Jeremy Levine. Courtesy Jeremy Levine.

“One avenue the city could use to block the builder’s remedy proposals in Menlo Park would be to claim the city’s housing element was actually in compliance at the time of the application’s submission even though HCD hadn’t certified it yet,” Levine said in an email to this news organization.

In her petition, Johnck mentioned that the statewide grassroots coalition Our Neighborhood Voices has been fighting the ability of developers to pursue multistory, multi-unit projects in single-family neighborhoods following the passage of state laws in recent years.

The group has been campaigning to put an initiative on the ballot that would ensure local communities are in charge of their own zoning and land-use regulations.

A court ruling favoring a proposed builder’s remedy development in Southern California, however, may pose further challenges to Menlo Park and other jurisdictions battling those types of projects.

In early March, a court ruled that La Cañada Flintridge violated state housing law by denying an application last year for an affordable-housing project filed under builder’s remedy.

“The court found that a project’s eligibility for the builder’s remedy vests at the time of the application,” Levine said. “As long as a city does not have a housing element certified by HCD, they cannot deny a builder’s remedy proposal even if the city adopted the housing element before the application and got certified later.”

Levine also noted that the court could require La Cañada Flintridge to do a speedy California Environmental Quality Act review of the project.

Such a requirement could close a tactic – the CEQA process – that local jurisdictions “have had at their disposal in the past to delay or block builder’s remedy proposals,” he said.

Menlo Park knows of, and is monitoring, the case.

“The city is aware of this trial-court ruling and continues to analyze all applicable law regarding the builder’s remedy,” the mayor said.

View Menlo Park’s housing plan for 2023-31 on the city website at menlopark.gov.

Join the Conversation

9 Comments

  1. In talking with a previous city council and planning commission member they were questioning why Menlo Park has not passed a resolution to stop this proposed project all together.
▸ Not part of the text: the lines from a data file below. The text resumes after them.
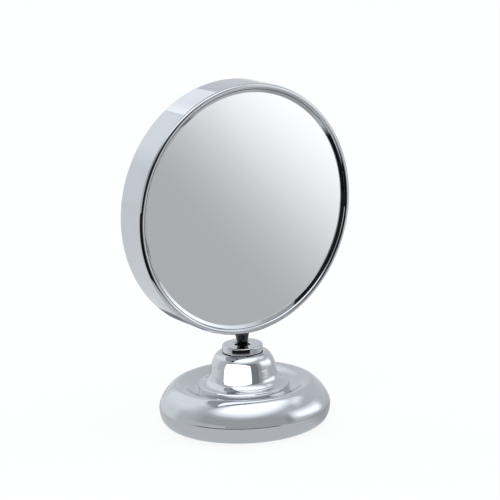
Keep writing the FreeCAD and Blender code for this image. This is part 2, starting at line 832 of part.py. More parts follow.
def screw_spots():
    """Where the plate's screws stand, as (across, up) from the mast's axis."""
    count = int(d.plate_screw_count.value)
    turns = [math.radians(90 + 360 / count * number) for number in range(count)]
    return [(screw_ring * round(math.cos(turn), 6), screw_ring * round(math.sin(turn), 6)) for turn in turns]


def drilled(body, radius):
    """Drill the circle of screw holes through a turned piece."""
    sketch = new_sketch(body, "holes", "XY_Plane")
    for number, (across, up) in enumerate(screw_spots()):
        round_hole(sketch, across, up, radius, f"hole_{number}")
    doc.recompute()
    cut_through(body, "drilled", sketch)
    return body


def base_plate():
    """The pressed plate that closes the foot, raised in its middle to hide the mast's nut."""
    wall = d.plate_thickness
    body = turned("base_plate", [
        (d.mast_stud_radius + d.seat_gap, dish_top - wall),
        (d.dish_radius - wall, dish_top - wall),
        (d.dish_radius + wall, d.pad_thickness),
        (plate_radius, d.pad_thickness),
        (plate_radius, plate_top),
        (d.dish_radius + 2 * wall, plate_top),
        (d.dish_radius, dish_top),
        (d.mast_stud_radius + d.seat_gap, dish_top),
    ])
    return drilled(body, d.plate_screw_radius + d.running_fit)


def ballast():
    """The cast-iron ring between plate and shell, drilled for the plate's screws."""
    body = turned("ballast", [
        (ballast_bore, plate_top),
        (plate_radius - d.ballast_margin, plate_top),
        (plate_radius - d.ballast_margin, d.foot_seat_height - d.foot_wall),
        (ballast_bore, d.foot_seat_height - d.foot_wall),
    ])
    return drilled(body, d.plate_screw_radius + d.running_fit)


def plate_screws():
    """The screws that hold the plate to the ballast."""
    pieces = []
    for number, (across, up) in enumerate(screw_spots()):
        head = cylinder(f"plate_screw_head_{number}", d.plate_screw_head, d.screw_head_height)
        shank = cylinder(f"plate_screw_shank_{number}", d.plate_screw_radius, d.plate_screw_length)
        place(head, across, up, d.pad_thickness - d.screw_head_height)
        place(shank, across, up, d.pad_thickness)
        pieces.append(fused(f"plate_screw_{number}", [head, shank]))
    return group("plate_screws", pieces)


def mast_nut():
    """The nut that pulls the mast, and the bell with it, down on the plate."""
    blank = doc.addObject("Part::Prism", "nut_blank")
    blank.Polygon = 6
    nut_foot = dish_top - d.plate_thickness - d.mast_washer_thickness - d.nut_height
    place(bind(blank, Circumradius=d.nut_radius, Height=d.nut_height), z=nut_foot)
    bore = cylinder("nut_bore", d.mast_stud_radius + d.running_fit, d.nut_height + 2 * d.body_gap)
    place(bore, z=nut_foot - d.body_gap)
    return cut("mast_nut", blank, bore)


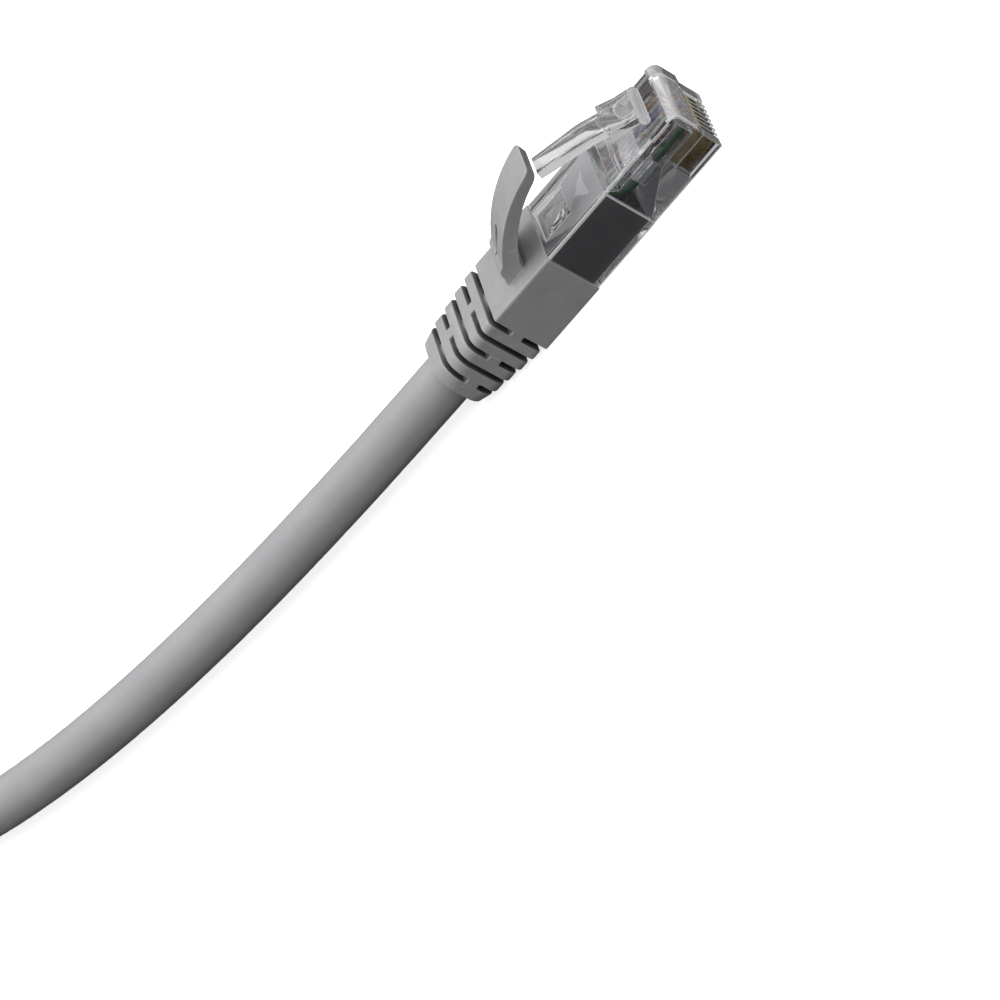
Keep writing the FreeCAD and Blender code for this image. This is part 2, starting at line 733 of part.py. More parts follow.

Additionally, don’t believe this Sunset campus is part of the housing element and given all the planned development close to Middlefield rd, I would like to see the Sunset campus turned into a park to offset the planned development.

  2. As has been widely reported, the site is now owned by a Russian billionaire, Vitaly Yusufov, son of a former top Russian government official with close ties to Russia’s President Vladimir Putin. N17 is only the developer working for the owners.

    The La Cañada Flintridge project is five stories. The Sunset property should be recognized for its historic and cultural value to the community, preserved, and opened to the public. But if those buildings have to be razed, a five-story structure might be acceptable. Especially if it’s entirely devoted to housing so doesn’t create more housing need than it fills.

  3. Even not considering historic value or neighbors’ dislike of a high-rise: the road really doesn’t have the capacity for something of the proposed scale, does it? Willow already has heavy traffic. Sometimes NIMBY is a bad attitude, but this project was absurd for the location. I think the reward for getting the housing element passed should be to send this project packing.

  4. From this story it is very difficult to understand the scope of the project. Why is it not explained by using a common metric of square footage? Why confuse matters by using units, rooms, and square feet? Also, there is no mention of the fact that the city had years to comply with the act, but didn’t. Elected officials should be held accountable for their failure to protect the community from this avoidable outcome.

  5. Can you imagine if this was proposed in an established neighborhood in the golden children neighborhoods, west of El Camino? It would never happen. Nothing about this pathetic proposal make sense, with the exception of developers making bank. Shame on Menlo Park for even allowing this joke to come to the table.

  6. “Can you imagine if this was proposed in an established neighborhood in the golden children neighborhoods, west of El Camino?” As a resident of Belle Haven, my sense is the dividing line is US-101, not El Camino …. do you have any idea of what is planned over here – and what has already been built? But no worries, I see it as a mixed bag, not totally bad, not totally good.

  7. No question that, over the years, Belle Haven has borne the brunt of development. But El Camino is the new dividing line, as can be quickly ascertained by checking the relative housing values east and west of ECR. Hundreds of new housing units, plus office, were recently built on the east side of El Camino, impacting many who live east of the street. The SRI property, 1/4 east of ECR, is about to be developed into a high density area, with 6-story buildings for housing plus much more commercial space — another project that will exacerbate the housing deficit.

    The proposed Sunset project would be the coup de grace for anyone living in Linfield Oaks, many in the Willows, and quite a few people in north Palo Alto. I’m not sure I’ll ever be able to leave my Linfield Oaks house unless I’m on foot (and can avoid getting hit by a car speeding down Willow).

    Our council doesn’t care. They won’t protect the quality of life of current residents, unlike Atherton’s town council. Their mantra is “more housing” and although they realize these new projects only create more demand for housing because of the accompanying commercial, they’ll have termed out of office by the next housing plan cycle!

  8. This project is wonderful news. Menlo Park tried to play games and found out the consequences. They deserve every inch of this. We are in a housing crunch exactly because of politicians that run cities like Menlo Park. There is, of course, plenty of case law showing that cities cannot play games and hope for courts to bail them out. Good luck!

    > In her petition, Johnck mentioned that the statewide grassroots coalition Our Neighborhood Voices has been fighting the ability of developers to pursue multistory, multi-unit projects in single-family neighborhoods following the passage of state laws in recent years.
    >
    > The group has been campaigning to put an initiative on the ballot that would ensure local communities are in charge of their own zoning and land-use regulations.

    The citizens of this state will not go backwards towards NIMBYism. This will fail.